The International Conference on Automated Deduction (CADE) Bill McCune PhD Award in Automated Reasoning is presented to

Benjamin Kiesl

for his dissertation “Structural Reasoning Methods for Satisfiability Solving and Beyond” supervised by Prof. Martina Seidl and Prof. Hans Tompits.  The thesis was selected for its strong theoretical and practical results around redundancy, on propositional and first-order logic. Redundancy notions are important for proof systems as well as for solving efficiency.  He introduced several new redundancy notions.  He presented an innovative SAT solving paradigm, satisfaction-driven clause learning (SDCL), that can solve problems defeating the classical conflict-driven clause learning (CDCL) paradigm. His work also lifted successful preprocessing techniques from SAT solving to the more general first-order logic.  He finally provided new simulation results between proof systems for quantified Boolean formulas.

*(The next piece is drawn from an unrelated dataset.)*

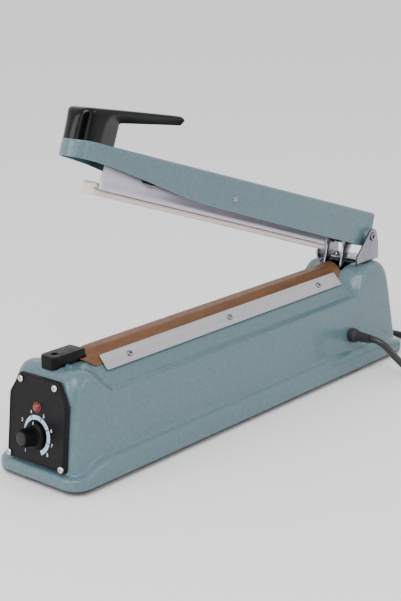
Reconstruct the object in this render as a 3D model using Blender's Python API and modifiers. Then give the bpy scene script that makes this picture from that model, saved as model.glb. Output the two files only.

Presented at CADE-28, the 28th International Conference on Automated Deduction.

Pascal Fontaine
On behalf of the 2020 Bill McCune PhD Award Committee

An honorary mention is given to

Martin Bromberger

for his dissertation “Decision Procedures for Linear Arithmetic” supervised by Prof. Dr. Christoph Weidenbach.  The thesis was selected for its impact on automated reasoning with linear arithmetic. Bromberger designed efficient procedures for linear arithmetic reasoning on rationals and integers.  He introduced several elegant techniques to address different parts of the problem, including checking for the existence of an integer solution, deducing implied equalities, and reducing an unbounded problem to a bounded one.  Although linear arithmetic reasoning has been studied for many decades, the implementation of his techniques within SPASS-SATT exhibited an impressive improvement over the state-of-the-art in SMT solving for arithmetic.  His contributions lead to a new generation of linear arithmetic solvers for automated reasoning.

Presented at CADE-28, the 28th International Conference on Automated Deduction.